We are increasingly relying on the internet and specifically the world wide web (WWW) to
exchange information and access services. Despite its ubiquitous use, there are two key
barriers to accessing information that is shared on the web: 1) Many web pages suffer from
poor performance with respect to both end-user loading latency and crawling throughput as
observed by large-scale web crawlers. 2) Many web pages cease to exist over time causing a
significant fraction of published information to no longer be available.

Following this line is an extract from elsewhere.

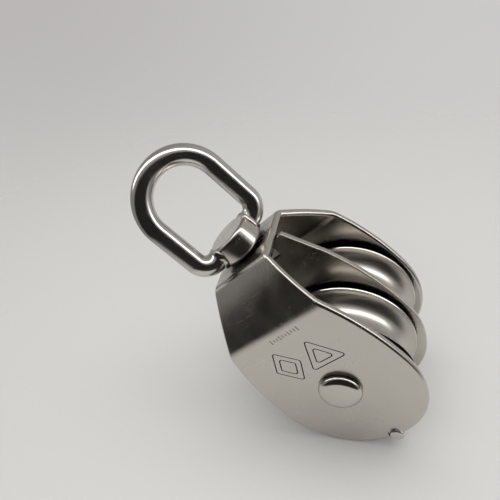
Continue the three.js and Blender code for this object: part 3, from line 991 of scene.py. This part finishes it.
BACKDROP_LOW = ((0.575, 0.57, 0.55, 1), (0.665, 0.65, 0.625, 1))  # left and right
BACKDROP_HIGH = ((0.49, 0.475, 0.465, 1), (0.60, 0.585, 0.575, 1))
BACKDROP_FOOT = (0.58, 0.57, 0.555, 1)
WALLS = ((0.27, 0.265, 0.26, 1), (0.45, 0.445, 0.435, 1))  # left and right
TABLE = ((0.25, 0.245, 0.235, 1), (0.58, 0.57, 0.56, 1))  # near and far
DARK_ROOM = (0.022, 0.021, 0.019, 1)
STRIP_LIGHT = (4.0, 4.0, 3.95, 1)
FILL = (0.62, 0.615, 0.605, 1)

LENS = 39.0
SENSOR = 36
CAMERA_PLACE = Vector((103.62, -139.925, 102.861))  # millimetres from the middle of the axle
CAMERA_TURN = (64.24, 46.616, 16.949)  # degrees about X, Y and Z


def floor():
    """A plain pale floor. It fades into the backdrop for the camera, and is seen through from below."""
    origin = AXLE - UP * FLOOR_DROP * MM
    right, forward = RIGHT * FLOOR_HALF, FORWARD * FLOOR_HALF
    corners = [origin + right * a + forward * b for a, b in ((-1, -1), (1, -1), (1, 1), (-1, 1))]
    mesh = bpy.data.meshes.new("floor")
    mesh.from_pydata(corners, [], [(0, 1, 2, 3)])
    if mesh.polygons[0].normal.dot(UP) < 0:
        mesh.flip_normals()
    made = bpy.data.objects.new("floor", mesh)
    bpy.context.scene.collection.objects.link(made)

    material = bpy.data.materials.new("pale_paper")
    material.use_nodes = True
    tree = material.node_tree
    tree.nodes.clear()
    geometry = add_node(tree, "ShaderNodeNewGeometry").outputs
    path = add_node(tree, "ShaderNodeLightPath").outputs

    def hidden_beyond(middle, fade, ray):
        """1 for rays of one kind that meet the floor far from a point, and 0 close to it."""
        inputs = {0: geometry["Position"], 1: middle}
        away = add_node(tree, "ShaderNodeVectorMath", inputs, operation="DISTANCE").outputs["Value"]
        return math_node(tree, "MULTIPLY", remap(tree, away, *fade), path[ray])

    faded = hidden_beyond(origin, FLOOR_FADE, "Is Camera Ray")
    edge = hidden_beyond(origin + MIRRORED_MIDDLE * MM, MIRRORED_FADE, "Is Glossy Ray")
    clear = math_node(tree, "MAXIMUM", math_node(tree, "MAXIMUM", faded, edge), geometry["Backfacing"])
    grain = noise_at(tree, geometry["Position"], 900.0, detail=3.0)
    inputs = {
        "Base Color": FLOOR_COLOUR,
        "Roughness": 0.6,
        "Specular IOR Level": 0.25,
        "Normal": bumped(tree, grain, 0.01),
    }
    paper = add_node(tree, "ShaderNodeBsdfPrincipled", inputs).outputs[0]
    nothing = add_node(tree, "ShaderNodeBsdfTransparent").outputs[0]
    mix = add_node(tree, "ShaderNodeMixShader", {0: clear, 1: paper, 2: nothing}).outputs[0]
    add_node(tree, "ShaderNodeOutputMaterial", {"Surface": mix})
    made.data.materials.append(material)


def backdrop():
    """A pale backdrop for the camera. Metal reflects a studio: pale in front, dark behind the camera."""
    world = bpy.data.worlds.new("studio")
    bpy.context.scene.world = world
    world.use_nodes = True
    world.cycles.sampling_method = "NONE"
    tree = world.node_tree
    tree.nodes.clear()
    coordinates = add_node(tree, "ShaderNodeTexCoord").outputs
    direction = coordinates["Generated"]

    def towards(vector):
        made = add_node(tree, "ShaderNodeVectorMath", {0: direction, 1: vector}, operation="DOT_PRODUCT")
        return made.outputs["Value"]

    height, ahead, rightward = towards(UP), towards(FORWARD), towards(RIGHT)
    wall = mixed(tree, remap(tree, rightward, -0.9, 0.9), *WALLS)
    paper = mixed(tree, remap(tree, ahead, 0.3, 0.7), *TABLE)
    lit = mixed(tree, remap(tree, height, 0.02, -0.1), wall, paper)
    side = math_node(tree, "SUBTRACT", ahead, math_node(tree, "MULTIPLY", rightward, 0.12))
    seen = mixed(tree, remap(tree, side, -0.33, -0.46), lit, DARK_ROOM)
    strip = math_node(tree, "MULTIPLY", remap(tree, ahead, -0.08, -0.01), remap(tree, ahead, 0.2, 0.13))
    strip = math_node(tree, "MULTIPLY", strip, remap(tree, height, 0.1, 0.4))
    seen = mixed(tree, strip, seen, STRIP_LIGHT)

    window = add_node(tree, "ShaderNodeSeparateXYZ", {0: coordinates["Window"]}).outputs
    across = remap(tree, window["X"], 0.0, 1.0)
    lower = mixed(tree, across, *BACKDROP_LOW)
    upper = mixed(tree, across, *BACKDROP_HIGH)
    plain = mixed(tree, remap(tree, window["Y"], 0.45, 1.0), lower, upper)
    plain = mixed(tree, remap(tree, window["Y"], 0.35, 0.0), plain, BACKDROP_FOOT)
    path = add_node(tree, "ShaderNodeLightPath").outputs
    colour = mixed(tree, path["Is Diffuse Ray"], seen, FILL)
    colour = mixed(tree, path["Is Camera Ray"], colour, plain)
    shader = add_node(tree, "ShaderNodeBackground", {"Color": colour}).outputs[0]
    add_node(tree, "ShaderNodeOutputWorld", {"Surface": shader})


def softbox(name, direction, distance, size, power):
    """A soft light that faces the axle from a distance in metres. size is (across, deep)."""
    light = bpy.data.lights.new(name, "AREA")
    light.shape = "RECTANGLE"
    light.size, light.size_y = size
    light.energy = power
    made = bpy.data.objects.new(name, light)
    bpy.context.scene.collection.objects.link(made)
    back = direction.normalized()
    across = (RIGHT - back * RIGHT.dot(back)).normalized()
    deep = back.cross(across)
    turn = Matrix((across, deep, back)).transposed().to_4x4()
    made.matrix_world = Matrix.Translation(AXLE + back * distance) @ turn
    made.visible_glossy = False


def camera():
    data = bpy.data.cameras.new("camera")
    data.sensor_width = SENSOR
    data.lens = LENS
    data.clip_start = 0.01
    made = bpy.data.objects.new("camera", data)
    bpy.context.scene.collection.objects.link(made)
    turn = Euler([math.radians(angle) for angle in CAMERA_TURN])
    made.matrix_world = Matrix.Translation(AXLE + CAMERA_PLACE * MM) @ turn.to_matrix().to_4x4()
    bpy.context.scene.camera = made


# ---------------------------------------------------------------- build

strap()
partition()
tie_rod()
axle()
welds_of_frame()
for wheel, outboard in (("near", -1), ("far", 1)):
    wheel_y = outboard * SHEAVE_Y
    sheave(wheel, wheel_y)
    inner_ring(wheel, wheel_y)
    outer_ring(wheel, wheel_y)
    shield_and_spacer(wheel, "outboard", wheel_y, outboard)
    shield_and_spacer(wheel, "inboard", wheel_y, -outboard)
    cage(wheel, wheel_y)
    balls(wheel)
stud()
washer()
eye()
eye_welds()

floor()
backdrop()
softbox("overhead", UP + FORWARD * 0.12 + RIGHT * 0.04, 0.45, (0.65, 0.25), 1.02)
softbox("front", UP * 0.7 - FORWARD, 0.5, (0.6, 0.4), 0.6)
camera()
bpy.context.scene.view_settings.view_transform = "Standard"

My dissertation addresses these issues by employing fine-grained data-flow and controlflow analysis of web computations, specifically JavaScript execution. Using this analysis, I am
able to extract and modify JavaScript runtime behavior during web page loads and leverage
this ability to build a number of web systems. First, I propose a client-side computation
caching system that stores results of JavaScript (JS) execution to reduce compute delays
and improve web page load times. I show that up to 85% of JavaScript runtime can be
skipped by using such a computation cache. Second, I demonstrate that legacy JavaScript
code has untapped potential for parallelization across multiple cores of modern smartphones
to improve page load times. I show that 88% speedup in JS execution can be achieved
by parallelizing execution on 8 cores of a given mobile device. Third, I built Sprinter, a
distributed web crawler that crawls the web at 5 times the rate of traditional browser-based
crawlers while preserving perfect fidelity. Sprinter accomplishes this by carefully selecting a
subset of pages on any site to be crawled which it crawls using a browser, and caches the
corresponding compute. It then performs browser-less crawling of the remaining pages on
that site using those cached computations. Finally, I built Jawa, a web archival crawler that
reduces the storage overhead of web archives by 41% while eliminating all fidelity issues.
Jawa accomplishes this by exploiting the differences between live and archived pages, and
accurately identifying and patching the sources of non-determinism that impair JavaScript
execution on archived pages